A revaluation of council tax bands across England - which would involve valuing every home in the country - could prove hugely controversial.

Back-to-back terraced houses in the north of England
People living in lower-priced homes would pay less after revaluation but there would be steep rises for those in higher-banded housing - TEAM JACKSON/ISTOCKPHOTO

Similar plans were postponed by Tony Blair in 2005 after a 2003 revaluation in Wales led to tax rises for many households. The backlash prompted Labour to pledge in its 2010 manifesto not to hold a council tax revaluation in the next parliament.

David Cameron dropped the plan altogether after coming to power in 2010, following estimates that it would have left more than seven million families in England paying an extra £320 a year or more.

However, a national revaluation has been regularly presented to Conservative chancellors by Treasury officials since then, as a way to ease the tax burden on those in lower value homes. The plan has been rejected on the basis that it would lead to increases for millions.
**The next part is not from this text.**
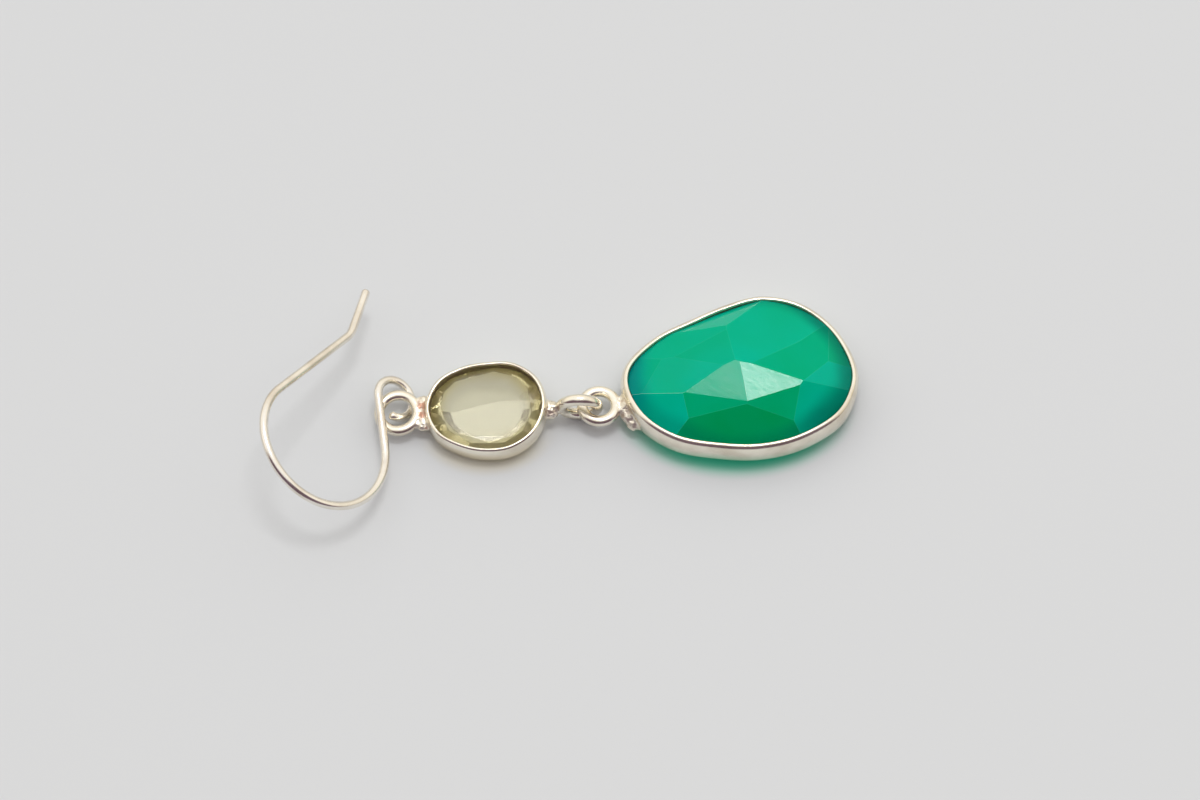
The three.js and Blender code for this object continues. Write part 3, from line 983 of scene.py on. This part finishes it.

In a pamphlet published in 2018, while Ms Reeves chaired the Commons business committee, the future shadow chancellor wrote: “Council tax, based on 1991 valuations, is at the very least long overdue a re-evaluation and revision of existing bands – a power which could be devolved to local government to match local needs.

“We should also consider the case for its overhaul and replacement with a property tax, levied on property owners.”

Bands based on 1991 property prices

Currently, council tax bands in England are based on the price each property would have sold for in 1991.

In a report in 2020, the Institute for Fiscal Studies said properties in band H, the highest band, produced three times as much tax as those in band A, despite being worth at least eight times the value of band A homes.

The IFS said council tax was “both increasingly out of date and arbitrary, and highly regressive with respect to property values”.

The IFS modelled changes which could see 4.2 million households - 17 per cent of the total in England - losing an average of £1,230 a year, while up to 10 million households would gain more than £200 a year.

In Feb 2020, Mr McMahon said: “We should look back and recognise that there has been a collective failure on council tax revaluation and the need to modernise. Governments duck this because it is not popular, but we now have a system that is very unfair.”

A Labour spokesman said: “The ideas in this pamphlet are not policy and will not feature in our manifesto.

“We have been clear that we want taxes to be lower for working people. Our plans to close tax loopholes and create a fairer tax system proved to be so common sense that the Tory government copied them in the Spring Budget.
“The only threat to the UK economy is five more years of Tory economic vandalism that has left working people worse off with higher bills, rising mortgages and the country in recession.”